The findings suggest that smaller cities respond differently to external influences such as migration from the Russian Federation and global economic integration. Taraz appears to be at a more advanced stage of symbolic de-russification and language loyalty, while Karagandy reflects a more persistent Russian linguistic presence linked to demographic composition and Soviet industrial heritage. The study contributes to post-Soviet sociolinguistics by demonstrating that linguistic landscapes in regional cities provide nuanced insight into language ideology, identity construction, and the ongoing negotiation between national language policy and everyday linguistic practice.

Exploring the Linguistic Landscape in Digital Environments: A Case Study of Kazakhstan

Aliya Aimoldina (Astana IT University) Sholpan Zharkynbekova (L.N. Gumilyov Eurasian National University)

Send message to Authors

Abstract

This study examines the linguistic landscape of social media through an analysis of posts about the city of Astana published on Facebook and Threads. The relevance of investigating the linguistic landscape in digital environments stems from a fundamental shift: social media platforms are evolving into autonomous semiotic territories in which language choice, toponymic markers, and discursive patterns construct alternative mappings of the city (Ivkovic & Lotherington, 2009). The virtual image of the capital thus emerges as a significant factor in urban policy and shapes residents’ perceptions of urban space.

The corpus consists of user-generated posts containing Astana-related geotags, published between 2023 and 2025. Unlike physical space, the digital landscape is characterized by rapid change, a polyphony of voices, and the possibility of immediate feedback, making it a sensitive indicator of social tensions and identity shifts. Analysis of the virtual linguistic landscape enables the identification of informal meaning-making practices related to the urban environment that often remain outside official representations.

The study aims to identify the key linguistic strategies employed by residents in representing Astana on Facebook and Threads and to examine the relationship between language choice and discursive practices. It hypothesizes that the use of Kazakh, Russian, and hybrid forms, along with specific toponymic practices, not only reflects existing social hierarchies but also actively constructs meanings of urban belonging that may diverge from the official narrative. The study combines quantitative analysis of language distribution with qualitative analysis of self-positioning strategies.
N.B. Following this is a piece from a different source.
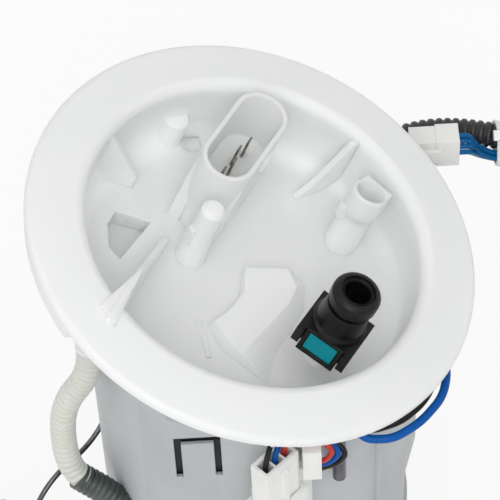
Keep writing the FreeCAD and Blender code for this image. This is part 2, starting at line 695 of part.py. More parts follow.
def catch(turn, top):
    centre = top - CATCH_BELOW
    length = CATCH_REACH + PANEL_WALL / 2
    nub = block(length, CATCH_WIDTH, centre - CATCH_HEIGHT / 2, centre + CATCH_HEIGHT / 2,
                Vector(PANEL_FACE - PANEL_WALL / 2 - length / 2, PANEL_OFFSET, 0))
    return radial(nub, turn)


def make_sleeve():
    wall = tube(SLEEVE_RADIUS, SLEEVE_BORE, SLEEVE_BOTTOM, TALL).common(below_flange(UNDERSIDE))
    band = tube(SLEEVE_RADIUS + 1.0, SLEEVE_BORE, SLEEVE_BOTTOM, SLEEVE_BOTTOM + 4)
    ribs = [radial(block(2.0, 2.4, SLEEVE_BOTTOM, 120, Vector(SLEEVE_RADIUS, 0, 0)), azimuth)
            for azimuth in (170, -40, 60, 100)]
    solids = [wall, band] + ribs
    for turn, top in zip(PANEL_TURNS, PANEL_TOPS):
        solids.append(panel_wall(turn, top))
    body = fuse_all(solids)
    slot_width = BRACKET_WIDTH + 2 * SLOT_SIDE_GAP
    slot = block(16, slot_width, SLEEVE_BOTTOM - 1, BRACKET_TOP + STROKE + 2, Vector(SLEEVE_RADIUS, 0, 0))
    body = body.cut(radial(slot, SENSOR_AZIMUTH))
    body = body.cut(cylinder(SLEEVE_BORE - 0.001, SLEEVE_BOTTOM - 1, PANEL_TOPS[1] - PANEL_HEIGHT + 4))
    for turn, top in zip(PANEL_TURNS, PANEL_TOPS):
        body = body.cut(cylinder(SLEEVE_BORE, SLEEVE_BOTTOM - 1, TALL))
        body = body.cut(panel_channel(turn, top)).cut(window(turn, top)).fuse(catch(turn, top))
    inner = Vector(*FITTING_ROUTE[-1])
    outward = (Vector(*FITTING_ROUTE[-2]) - inner).normalize()
    return body.cut(Part.makeCylinder(2.4, 12, inner - outward * 6, outward)).removeSplitter()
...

The research questions operate on three levels: (1) the distribution of languages and patterns of code-switching; (2) discursive techniques used to mark urban belonging; and (3) the relationship between linguistic visibility and the semantic density of identity construction in audience responses.

The findings indicate that Astana’s virtual linguistic landscape functions as a counter-narrative to the city’s official image, enabling citizens to construct urban identities through irony, code-switching, and the symbolic reappropriation of space. In doing so, the study demonstrates how digitally mediated discourse operates as a critical layer of contemporary urban semiotics in Central Asian contexts, thereby contributing to sociolinguistic scholarship and extending the theory of the virtual linguistic landscape (Ivkovic & Lotherington, 2009) to a previously underexplored regional setting. The findings also have practical implications for the development of more inclusive communication strategies by municipal authorities.

References:

Ivkovic, D., & Lotherington, H. (2009). Multilingualism in cyberspace: Conceptualising the virtual linguistic landscape. International Journal of Multilingualism, 6(1), 17–36.

Adapting Artificial Intelligence for Creating Spoken Language Corpora: The Case of Kazakh

Nikolay Mikhailov (Nazarbayev University)

Send message to Author

Abstract

The rapid development of artificial intelligence (AI) technologies often overlooks low-resource languages, potentially leading to "digital language death" and preventing speakers from accessing resources and knowledge. This project aims to counter this trend by developing resources based on natural spoken Kazakh using AI processing, ultimately establishing a replicable workflow that can be applied to other low-resource languages.

A significant hurdle in automated corpus creation is transcribing naturally occurring interactional speech events (NOISE). These speech events are typically messy due to high noise-to-signal ratios, deficient articulation, simultaneous speakers, and code-switching. Most existing speech-to-text (STT) models, which are often trained on read-aloud written prompts rather than conversational data, perform poorly on NOISE. To address this, the first step in our workflow is to fine-tune the Whisper STT model specifically for conversational Kazakh. This data is sourced from the Multimedia Corpus of Spoken Kazakh Language, which contains roughly 70 hours of annotated data. To better reflect authentic speech, the source data is intentionally left noisy with minimal cleanup. Issues such as varying audio lengths and multi-speaker overlap are managed through data padding, sequential file combination, and neural network-based speaker separation.

The second phase of the workflow transitions from standard text transcription to segmentation into Intonation Units (IUs). IUs represent speech more naturally and align better with human cognitive processes than forcing speech into strict written norms. To achieve this conversion, we are exploring audio processing using a separate model, as well as an alternative method based on regression analysis. This alternative approach hypothesizes that the deltas of specific speech features at intonation boundaries can serve as accurate predictors for IU segmentation.

In the final step, the processed data is integrated into ELAN, converting the output into search system-indexable XML files with hierarchical tier structures. Because IUs present challenges for standard search architectures, a flexible Solr-based corpus search system is currently in development to accommodate them. By leveraging available conversational data to generate more annotated data efficiently, this project not only elevates the status of Kazakh but also provides a vital methodological framework for broader linguistic research.

This paper is intended to be presented at panel: «Voices of Steppe and Taiga - Bridging the Digital Divide: Language Documentation and Resource Development for the Languages of Central and Northern Asia.»